Saturday, September 22, 2012

Those who live by the sword get shot by those that don't.


So I have officially lived in South Carolina for a month now, and I guess I can say the Honeymoon period is officially over.  It's not that I don't like this place anymore, just that kind of Christmas-esque feeling of excitement from moving to a new place is gone.  Now's when you start realizing that certain things annoy you, like not having a disposal or sharing a house with a demon-possessed street cat.  Actually, that's not completely true.  When I think of something blog-worthy, I immediately have to make a note of it in my phone because I have the memory of a mentally challenged goldfish.  I wrote the part about the cat a week ago, but guess what??  Satan's kitty is GONE!!  I know, right?!  If I wasn't bankrupt in four states I would have bought a cake and Power Ranger Plates and had a party.  Actually, wait, screw that.  Teenage Mutant Ninja Turtles for sure, eff the Power Rangers.  Anyway, the point is that the animal is no longer a member of this household and I can't say I'm angry about it.

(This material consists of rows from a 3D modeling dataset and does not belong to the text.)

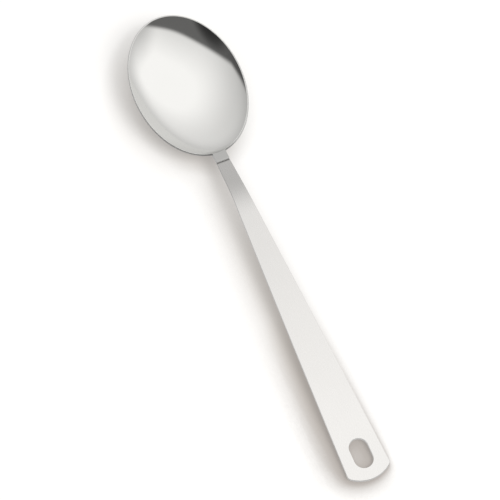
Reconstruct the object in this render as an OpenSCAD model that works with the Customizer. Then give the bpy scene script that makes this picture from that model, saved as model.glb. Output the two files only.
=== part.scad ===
// Serving spoon: a pressed oval bowl with a short tang, spot welded on top of a flat cranked handle.
// The handle runs along Y with its end at the back, the tip of the bowl points to +Y and Z is up.
// The spoon lies at rest on the plane Z = 0, which it touches with the bowl and the handle end.

/* [Bowl] */
// Length of the hollow, measured inside the rim
hollow_len = 101; // [86:1:114]
// Width of the hollow, measured inside the rim
hollow_w = 70; // [60:0.5:82]
// Depth of the hollow below the plane of the rim
hollow_depth = 15; // [13:0.5:18]
// Thickness of the pressed sheet
sheet_t = 1.1; // [0.8:0.1:1.6]
// Angle by which the rim rises from its heel to its tip
rim_tilt = 6; // [4:0.5:8]

/* [Tang] */
// Length of the flat tang between the rim and its cut end
tang_len = 6.5; // [6:0.5:12]
// Radius of the corners where the tang leaves the rim
tang_fillet_r = 1.5; // [1:0.5:3]

/* [Handle] */
// Length of the handle from its end to the cut end of the tang
handle_len = 224; // [180:1:260]
// Thickness of the handle strip
strip_t = 2; // [1.5:0.1:2.6]
// Width of the handle at its end, where its sides would meet the end without corners
handle_w = 27.2; // [23:0.2:32]
// Width of the handle at the crank
crank_w = 10; // [8.5:0.5:12]
// How far the sides bow outwards between the end and the crank, beyond straight lines
side_bow = 0.25; // [0.1:0.05:0.6]
// Width of the handle and the tang at the neck
neck_w = 8.6; // [7:0.2:10]
// Distance from the crank to the cut end of the tang
neck_len = 25; // [18:1:35]
// Angle at which the neck falls from the crank towards the bowl
neck_fall = 7; // [4:0.5:9]
// Radius of the crank on the underside
crank_r = 90; // [50:5:140]
// Radius of the convex end
end_r = 20; // [17:0.5:40]
// Radius of the two corners of the end
end_corner_r = 3; // [2:0.5:5]
// Length of the handle that runs on under the bowl, beyond its rim
lap_len = 16; // [12:0.5:18]
// Radius of the handle's bend under the heel of the bowl
heel_r = 5; // [3:0.5:8]

/* [Hanging slot] */
// Length of the slot
slot_len = 18.6; // [15:0.2:24]
// Width of the slot
slot_w = 11.6; // [8:0.2:13]
// Distance from the end of the handle to the middle of the slot
slot_from_end = 16.6; // [14:0.2:24]

/* [Spot welds] */
// Diameter of a weld nugget
weld_d = 4; // [3:0.2:5]
// Depth of a nugget in each of the two sheets
weld_bite = 0.6; // [0.4:0.05:0.65]
// Diameter of the electrode mark on the back of the handle
mark_d = 5; // [4:0.2:6]
// Depth of the electrode mark
mark_depth = 0.2; // [0.1:0.05:0.3]

/* [Hidden] */

// One overrun for every cut
over = 1;
// Points along a bend of the strip's side profile and along its bowed sides, and fineness of circles
bend_steps = 8;
side_steps = 8;
$fn = 64;

// The hollow is one side of a round form, turned about an axis along the bowl above its rim. The cut
// edge of the sheet is one side of a second round form, turned about an axis below the rim. Both
// pass through the same ellipse in the plane of the rim, and at its sides they are square to each other
half_len = hollow_len / 2;
half_w = hollow_w / 2;
axis_rise = (pow(half_w, 2) - pow(hollow_depth, 2)) / (2 * hollow_depth);
axis_drop = pow(half_w, 2) / axis_rise;

// Long section of such a form, from its axis at a height over the rim: a middle arc and a closer arc
// on each side, which meet smoothly at a joint, with the slope at the rim that belongs to an ellipse.
// Its values are the turn from the middle to the joint, then for the middle arc its radius and how
// far its middle is from the axis, and for the closer arc the same and how far its middle is along
function rim_slope(height) = atan(pow(half_w, 2) / (half_len * height));
function form(height) =
    let (across_r = sqrt(pow(half_w, 2) + pow(height, 2)))
    let (slope = rim_slope(height))
    let (chord = [half_len, across_r - height])
    let (reach = chord * [1 + cos(slope), sin(slope)])
    let (spread = 2 * (1 - cos(slope)))
    let (leg = (sqrt(reach * reach + spread * (chord * chord)) - reach) / spread)
    let (joint = (chord + leg * [1 - cos(slope), -sin(slope)]) / 2)
    let (turn = 2 * atan(joint[1] / joint[0]))
    let (middle_r = leg / tan(turn / 2))
    let (closer_r = leg / tan((slope - turn) / 2))
    let (apart = middle_r - closer_r)
    [turn, middle_r, across_r - middle_r, closer_r, across_r - middle_r + apart * cos(turn), apart * sin(turn)];
hollow_form = form(axis_rise);
edge_form = form(axis_drop);

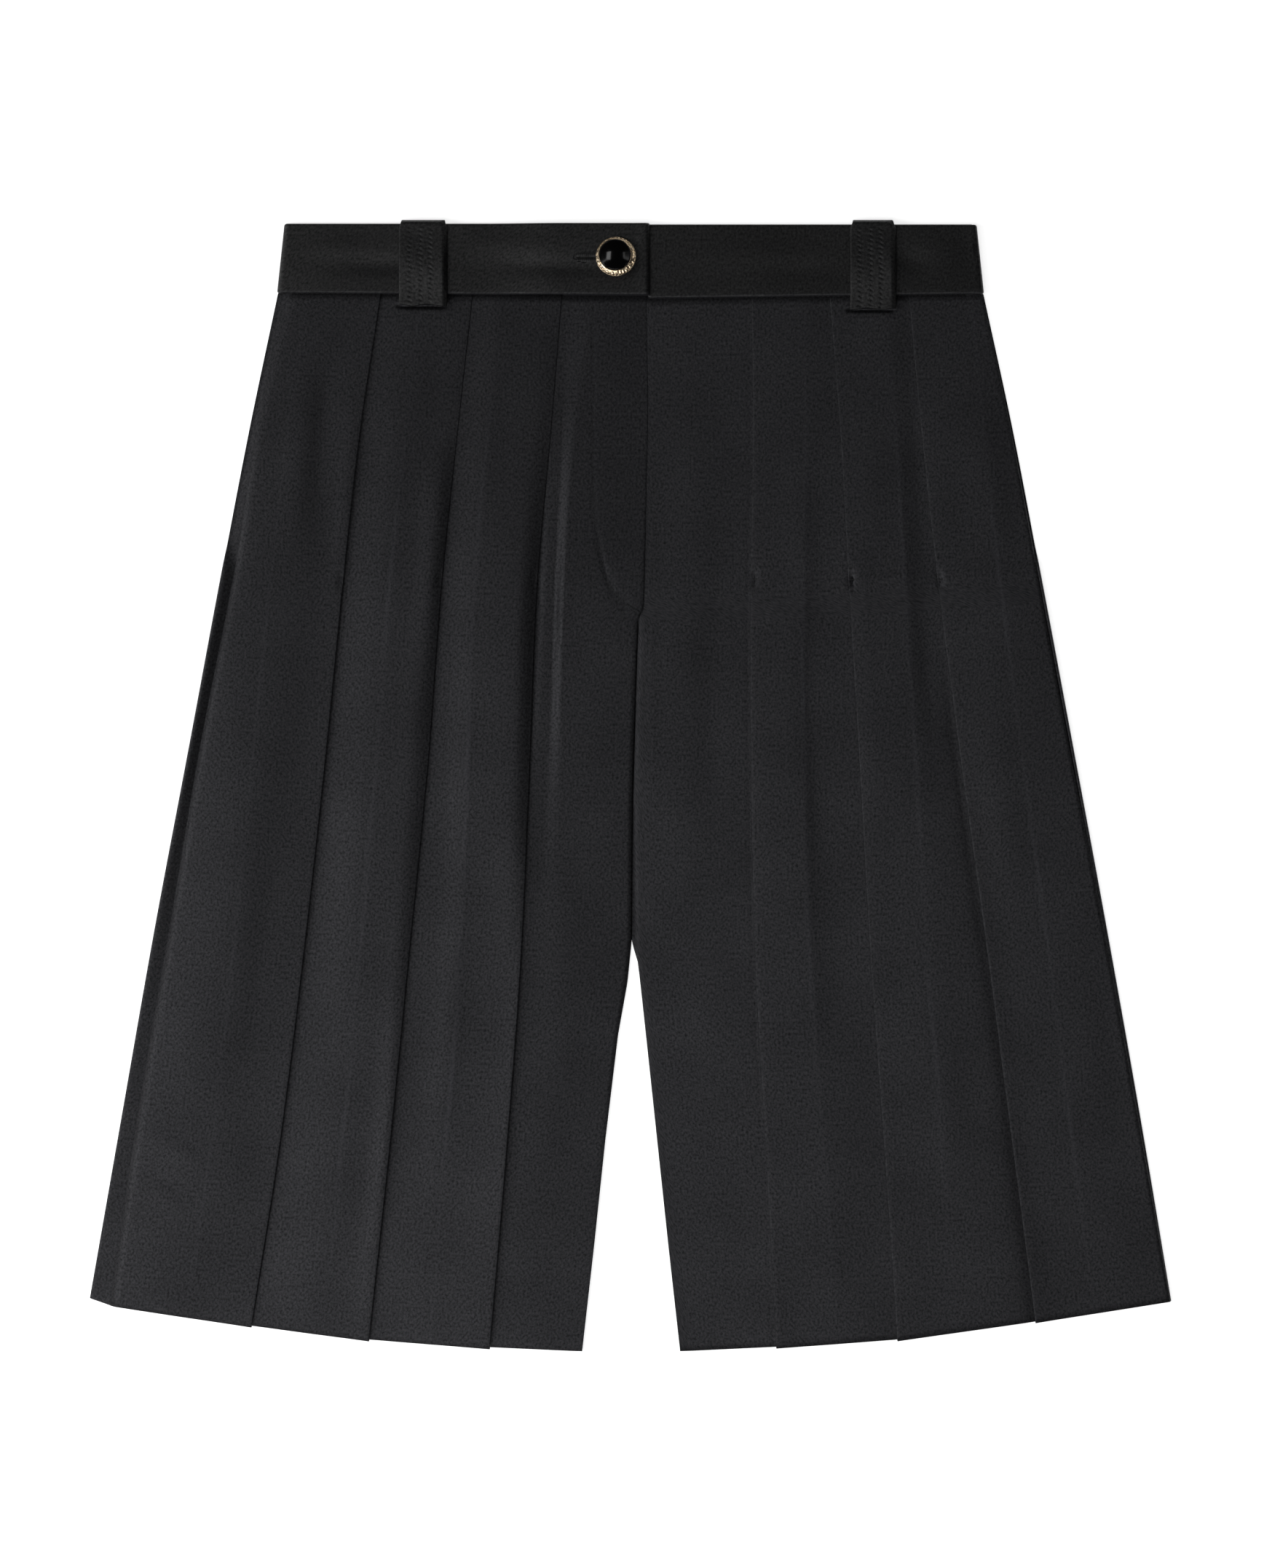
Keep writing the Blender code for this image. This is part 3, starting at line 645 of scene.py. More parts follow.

BREAKING NEWS:  As of September 20th, 2012 I can officially say that I have met the most excruciatingly painful person to spend time with.  I'm going to call him Lima Bean, because that was the first thing that came to mind when I thought about how to describe his personality.  Honestly though, if this guy had a patronus, it would be an earthworm.  If he were a color, he'd be a soft grey.  He’s like the human version of Crocs but with less to make fun of. Being around Lima Bean is like being subjected to 24 hours of Sarah McLachlan SPCA commercials.  Anyway, I think you get the point.

Have you ever been in a place like a college cafeteria or public restaurant and spilled a drink?  It's like your group of friends becomes a Chinese family and you've brought horrible shame upon all of them.  You immediately feel like everybody in the entire place is staring and muttering insults/harsh judgmental stabs, even though there's a 98% chance they don't even know you exist.  Your friends will help clean it up, but only after everybody jumps back from the table and offers a  "DUDE, what the hell?" or sarcastic "NICE man."  They've got to establish that they had nothing to do with the actual spill, just in case the judges were watching this time.  Shit I'm insecure.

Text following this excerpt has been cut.